Bio: Tom Dietterich (AB Oberlin College 1977; MS University of Illinois 1979; PhD Stanford University 1984) is Professor and Director of Intelligent Systems Research at Oregon State University. Among his contributions to machine learning research are (a) the formalization of the multiple-instance problem, (b) the development of the error-correcting output coding method for multi-class prediction, (c) methods for ensemble learning, (d) the development of the MAXQ framework for hierarchical reinforcement learning, and (e) the application of gradient tree boosting to problems of structured prediction and latent variable models. Dietterich has pursued application-driven fundamental research in many areas including drug discovery, computer vision, computational sustainability, and intelligent user interfaces.

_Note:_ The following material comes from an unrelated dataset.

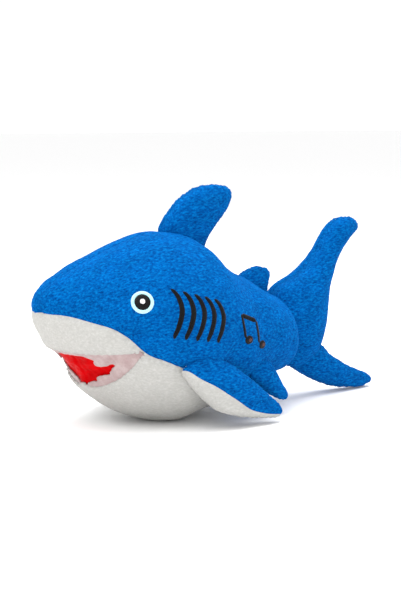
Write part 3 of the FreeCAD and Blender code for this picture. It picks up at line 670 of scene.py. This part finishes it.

Dietterich has served the machine learning community in a variety of roles including Executive Editor of the Machine Learning journal, co-founder of the Journal of Machine Learning Research, editor of the MIT Press Book Series on Adaptive Computation and Machine Learning, and editor of the Morgan-Claypool Synthesis series on Artificial Intelligence and Machine Learning. He was Program Co-Chair of AAAI-1990, Program Chair of NIPS-2000, and General Chair of NIPS-2001. He was first President of the International Machine Learning Society (the parent organization of ICML) and served a term on the NIPS Board of Trustees and the Council of AAAI. He is President-Elect of AAAI.